As for McCain's own jaunt to Our Nation's Capital, it proved to be far more Action than Accomplishment: by all accounts, it could fairly be described in the way the musical comedian Tom Lehrer once sardonically described the works of Gilbert and Sullivan: "full of words and music and signifying-- nothing". When the original Bailout bill tanked on the first vote on the floor of the U.S. House, McCain himself was- thereafter- not nearly so "out front" as he had been only days before.
And, in the end, McCain only ended up- obviously inadvertently- creating a potential political benefit to Senator Obama-- for, by being so "out there" in his approach to the original version of the 'Bailout', McCain is tied so publicly to the Financial Rescue Plan and, more importantly, its eventual ramifications: if it works, Obama did his part- did what had to be done (albeit much more behind the scenes); but, if it doesn't work- or, more to the point, doesn't appear to be working by the time Americans go to the polls come Tuesday 4 November- McCain is the one who takes "the hit"; Obama, meanwhile, retains no little "plausible deniability" when it comes to just which Major Party presidential candidate is the more responsible for the Bailout itself.
Yet this laconic, behind-the-scenes style of his can also so easily trip up Senator Obama politically:
The far more liberal amongst Obama supporters and political bloggers have long, and loudly, complained "why won't Obama do something?!" (meaning, why won't he more often- and more publicly- take conservative Republicans head on when they attack him during this General Election Campaign [one can't possibly imagine Senator Hillary Clinton letting all that much of the type of stuff that is said about Obama go without strongest possible comment were she the Democratic nominee and, hence, the GOP's target]) and they fairly cringe (in some cases, as if they were hearing fingernails scraping across a chalkboard) every time they hear Obama say "John is right..." or "Senator McCain is correct..." during the Presidential Debates themselves... well, he's merely doing what has to be done!
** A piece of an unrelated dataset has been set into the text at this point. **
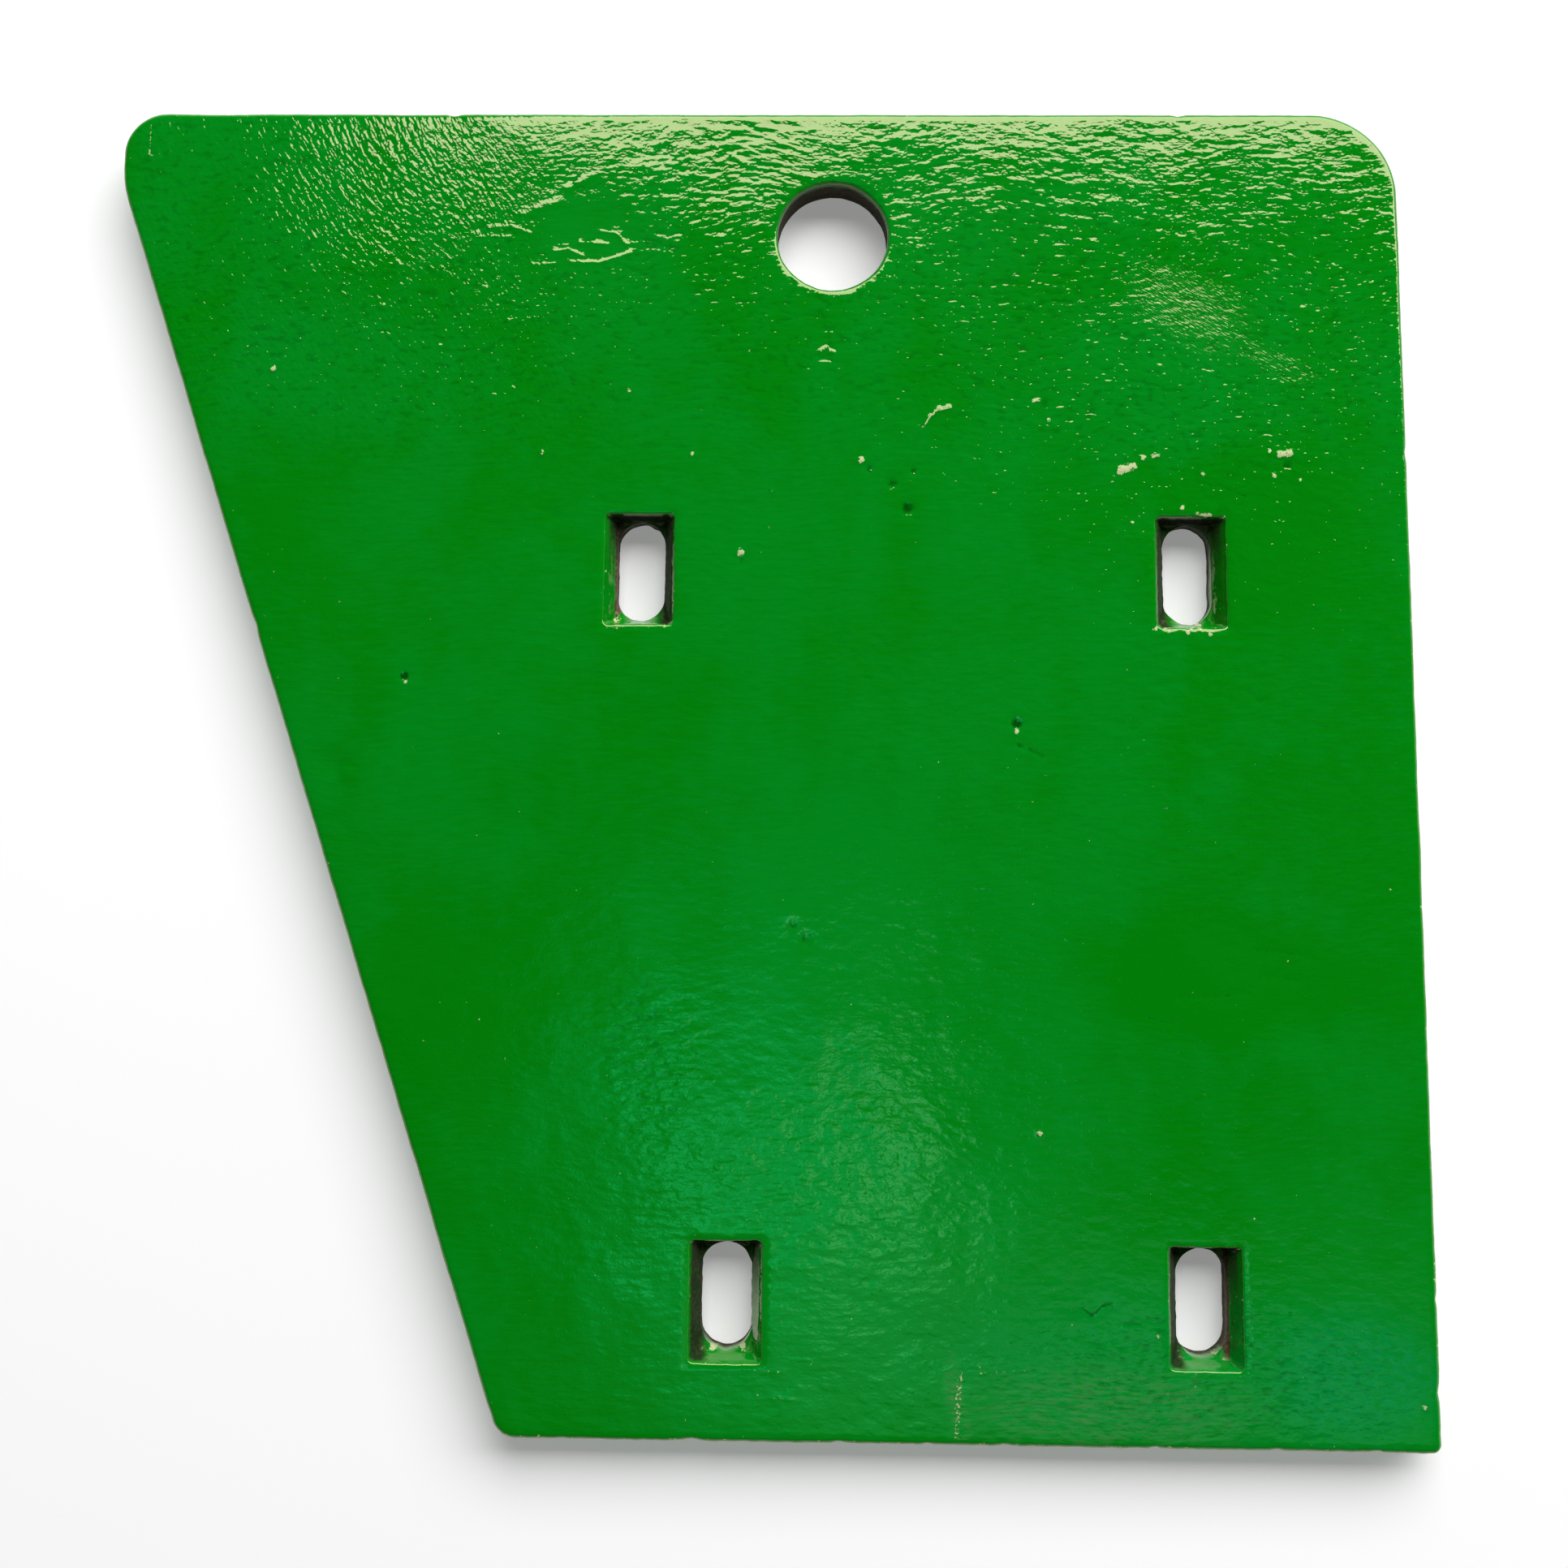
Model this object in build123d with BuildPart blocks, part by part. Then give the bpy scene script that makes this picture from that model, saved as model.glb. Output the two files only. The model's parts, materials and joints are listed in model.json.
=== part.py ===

In that same press conference he held to answer McCain's "I am going to Washington" presser of which I have already written, Obama merely dismissed McCain's actions with such rather mundane comments as "I thought the Joint Statement would have come first" and then simply explained it all as "he's running his campaign and I'm running my own": many Obama supporters were perplexed, where not also frustrated, at this response and, instead, kept hoping for more anti-McCain rhetoric, more openly fuming at McCain so "politicizing" the Financial Crisis (still ongoing as I type these words, by the way), out of the Illinoisan--
but, of course, there wasn't more---
after all, and again, a true maverick simply says 'I'm doing what has to be done'.
However, this is the very thing that allows Senator McCain to say- as he did in the most recent Presidential Debate: "Senator Obama has never taken on the leaders of his Party on a single issue"-- not true at all, actually... but then one has to look at the subtext here: for example, when McCain said- in that same Debate- "I'd like you to see the letter that a group of Senators and I wrote warning exactly of this crisis: Senator Obama's name was not on that letter"...
and that's the key difference:
McCain signs a letter and, further, let's you know he signed it; meanwhile, Obama simply works the phones...
or, in short, he does what needs to be done...
and that's the very thing that actually makes Barack Obama more of a maverick than John McCain.